A Chasuble from the Treasury of Heaven
There, seated on the Archbishop’s throne, was the august Queen of Heaven surrounded by choirs of angels and holy virgins. The chants of paradise filled the air. Our Blessed Lady beckoned Ildephonsus to approach her. Looking upon him with tenderness and majesty, she said: “Thou art my chaplain and faithful notary. Receive from me this chasuble, which my Son sends you from His treasury.” Having said this, the Immaculate Virgin clothed Ildephonsus in the chasuble, and instructed him to wear it for the Holy Sacrifice on her festivals.
The account of this apparition, and of the miraculous chasuble, was deemed so certain and utterly beyond doubt, that news of it spread through the Church, even reaching the Ethiopians. The Church of Toledo honoured the event with a special proper Mass and Office. What was the miraculous chasuble like? Artists through the ages have sought to depict it, more often than not in rich brocades of gold and blue.
Gifts from Heaven
Sceptics may smile condescendingly and dismiss the story as a pious fabrication. Serious studies of the various gratiae gratis datae — graces freely given — are not without evidence of the phenomenon of material gifts brought from heaven. One finds examples of it as recently as in the life of Mother Yvonne-Aimée of Malestroit (1901-1951). A classic example of the phenomenon would be the cincture of the Angelic Warfare with which angels girded Saint Thomas Aquinas after his victory over a temptation of the flesh.

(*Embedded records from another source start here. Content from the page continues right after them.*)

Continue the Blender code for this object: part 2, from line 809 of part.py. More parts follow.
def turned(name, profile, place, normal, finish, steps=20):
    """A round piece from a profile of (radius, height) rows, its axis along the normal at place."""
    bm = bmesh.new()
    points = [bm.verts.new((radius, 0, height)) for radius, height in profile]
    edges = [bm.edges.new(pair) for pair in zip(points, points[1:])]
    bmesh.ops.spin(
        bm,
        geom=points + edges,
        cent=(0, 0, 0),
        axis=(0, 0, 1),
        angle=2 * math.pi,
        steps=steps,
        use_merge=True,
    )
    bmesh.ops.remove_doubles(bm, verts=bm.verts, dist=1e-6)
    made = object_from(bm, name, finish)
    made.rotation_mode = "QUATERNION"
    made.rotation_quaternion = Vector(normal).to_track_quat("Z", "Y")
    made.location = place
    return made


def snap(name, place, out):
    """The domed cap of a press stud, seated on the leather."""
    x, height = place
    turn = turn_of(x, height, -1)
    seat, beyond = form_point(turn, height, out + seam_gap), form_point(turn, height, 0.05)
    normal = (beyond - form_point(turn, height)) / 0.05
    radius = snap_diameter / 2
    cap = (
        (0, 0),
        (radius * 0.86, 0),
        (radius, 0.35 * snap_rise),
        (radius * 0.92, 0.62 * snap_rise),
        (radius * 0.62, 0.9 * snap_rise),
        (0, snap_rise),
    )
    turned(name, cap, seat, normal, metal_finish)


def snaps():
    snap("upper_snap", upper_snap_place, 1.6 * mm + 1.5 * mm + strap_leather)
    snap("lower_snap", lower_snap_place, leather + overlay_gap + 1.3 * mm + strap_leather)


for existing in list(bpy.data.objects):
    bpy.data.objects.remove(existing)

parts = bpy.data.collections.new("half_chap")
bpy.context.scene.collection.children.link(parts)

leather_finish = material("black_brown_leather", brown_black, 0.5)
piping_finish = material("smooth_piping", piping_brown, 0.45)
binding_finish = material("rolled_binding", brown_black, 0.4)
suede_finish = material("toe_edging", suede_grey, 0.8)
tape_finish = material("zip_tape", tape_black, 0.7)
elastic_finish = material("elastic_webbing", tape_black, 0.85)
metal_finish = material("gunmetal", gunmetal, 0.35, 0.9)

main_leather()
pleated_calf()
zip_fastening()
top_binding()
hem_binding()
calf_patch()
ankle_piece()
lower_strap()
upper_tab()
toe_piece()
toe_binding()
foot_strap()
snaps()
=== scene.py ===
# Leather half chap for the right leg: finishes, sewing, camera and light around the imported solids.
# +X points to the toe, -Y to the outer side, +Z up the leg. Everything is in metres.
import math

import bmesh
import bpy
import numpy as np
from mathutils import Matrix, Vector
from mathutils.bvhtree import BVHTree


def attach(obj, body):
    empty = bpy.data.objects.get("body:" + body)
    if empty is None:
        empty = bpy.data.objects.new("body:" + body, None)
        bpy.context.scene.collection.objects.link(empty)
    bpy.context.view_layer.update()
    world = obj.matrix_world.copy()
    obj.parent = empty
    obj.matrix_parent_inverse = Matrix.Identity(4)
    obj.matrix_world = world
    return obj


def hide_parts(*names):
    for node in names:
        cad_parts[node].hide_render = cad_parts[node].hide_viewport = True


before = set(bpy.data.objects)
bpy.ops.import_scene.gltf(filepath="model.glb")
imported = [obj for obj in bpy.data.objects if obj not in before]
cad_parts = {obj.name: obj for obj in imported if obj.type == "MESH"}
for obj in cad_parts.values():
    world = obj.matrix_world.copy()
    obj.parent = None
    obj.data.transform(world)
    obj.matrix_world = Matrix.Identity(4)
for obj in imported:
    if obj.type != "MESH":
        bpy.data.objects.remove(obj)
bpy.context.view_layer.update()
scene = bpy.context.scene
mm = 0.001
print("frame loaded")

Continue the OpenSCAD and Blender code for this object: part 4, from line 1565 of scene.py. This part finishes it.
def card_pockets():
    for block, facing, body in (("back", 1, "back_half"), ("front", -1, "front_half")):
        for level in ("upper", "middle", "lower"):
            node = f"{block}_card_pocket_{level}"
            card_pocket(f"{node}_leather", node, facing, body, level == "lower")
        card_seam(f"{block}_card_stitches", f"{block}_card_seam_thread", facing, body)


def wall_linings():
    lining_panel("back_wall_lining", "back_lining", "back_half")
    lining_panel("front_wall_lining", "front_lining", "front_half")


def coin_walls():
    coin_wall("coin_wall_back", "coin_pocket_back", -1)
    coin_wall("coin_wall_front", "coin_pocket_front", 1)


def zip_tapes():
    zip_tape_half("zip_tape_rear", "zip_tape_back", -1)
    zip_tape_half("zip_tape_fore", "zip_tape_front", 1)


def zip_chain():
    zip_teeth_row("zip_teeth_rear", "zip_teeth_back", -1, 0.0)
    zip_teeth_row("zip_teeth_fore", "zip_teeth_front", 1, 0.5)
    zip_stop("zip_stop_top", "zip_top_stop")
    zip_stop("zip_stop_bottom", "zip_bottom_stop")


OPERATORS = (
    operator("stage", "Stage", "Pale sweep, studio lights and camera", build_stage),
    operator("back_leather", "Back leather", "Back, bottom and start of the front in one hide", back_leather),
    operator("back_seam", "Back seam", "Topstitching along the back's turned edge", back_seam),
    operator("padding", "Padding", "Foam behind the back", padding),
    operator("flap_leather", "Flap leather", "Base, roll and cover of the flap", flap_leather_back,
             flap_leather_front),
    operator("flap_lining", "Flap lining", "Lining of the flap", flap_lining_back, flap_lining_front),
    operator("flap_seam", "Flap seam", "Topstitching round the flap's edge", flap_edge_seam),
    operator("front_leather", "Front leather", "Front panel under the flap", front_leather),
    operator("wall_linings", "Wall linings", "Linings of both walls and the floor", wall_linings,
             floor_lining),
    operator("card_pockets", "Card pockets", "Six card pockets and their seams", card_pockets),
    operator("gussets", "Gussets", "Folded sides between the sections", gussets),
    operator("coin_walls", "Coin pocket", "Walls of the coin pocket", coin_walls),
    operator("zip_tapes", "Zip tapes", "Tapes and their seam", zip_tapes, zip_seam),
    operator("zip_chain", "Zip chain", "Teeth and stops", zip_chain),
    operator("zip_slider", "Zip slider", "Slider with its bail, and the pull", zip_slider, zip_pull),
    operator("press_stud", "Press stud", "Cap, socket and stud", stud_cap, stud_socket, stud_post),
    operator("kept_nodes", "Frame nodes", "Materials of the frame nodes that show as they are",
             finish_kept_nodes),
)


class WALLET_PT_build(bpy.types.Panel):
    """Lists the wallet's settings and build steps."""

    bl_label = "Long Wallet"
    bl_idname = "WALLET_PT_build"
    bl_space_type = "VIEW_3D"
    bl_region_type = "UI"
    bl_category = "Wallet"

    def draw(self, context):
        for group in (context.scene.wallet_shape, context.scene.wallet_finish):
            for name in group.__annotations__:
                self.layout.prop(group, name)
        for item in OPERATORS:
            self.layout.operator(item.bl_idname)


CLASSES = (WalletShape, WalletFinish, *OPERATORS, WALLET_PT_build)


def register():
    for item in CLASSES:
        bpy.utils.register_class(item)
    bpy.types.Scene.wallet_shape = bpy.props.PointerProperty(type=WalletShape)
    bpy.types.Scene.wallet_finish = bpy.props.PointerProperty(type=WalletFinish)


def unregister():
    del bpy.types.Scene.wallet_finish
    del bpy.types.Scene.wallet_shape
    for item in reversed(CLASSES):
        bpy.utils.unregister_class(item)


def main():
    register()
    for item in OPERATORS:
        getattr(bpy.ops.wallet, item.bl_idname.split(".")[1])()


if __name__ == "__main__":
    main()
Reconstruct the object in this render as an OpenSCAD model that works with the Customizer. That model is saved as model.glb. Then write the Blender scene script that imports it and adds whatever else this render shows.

Ildephonsus died after a decade in office and was buried at his (and the city’s) basilica, Toledo’s Church of Santa Leocadia. Another Council of Toledo decreed that henceforth 18 December would be celebrated as a Marian feast day, to commemorate his vision. Even during the Muslim occupation, when the basilica was converted into a mosque, the area where the vision occurred remained sacred and dedicated to the Virgin Mary. Pilgrims travelled to Toledo to see the stone where Mary stepped during Ildephonsus’ vision. During later wars, the saint’s remains were transferred Zamora, where they remain at the Church of Sts Peter and Ildephonso.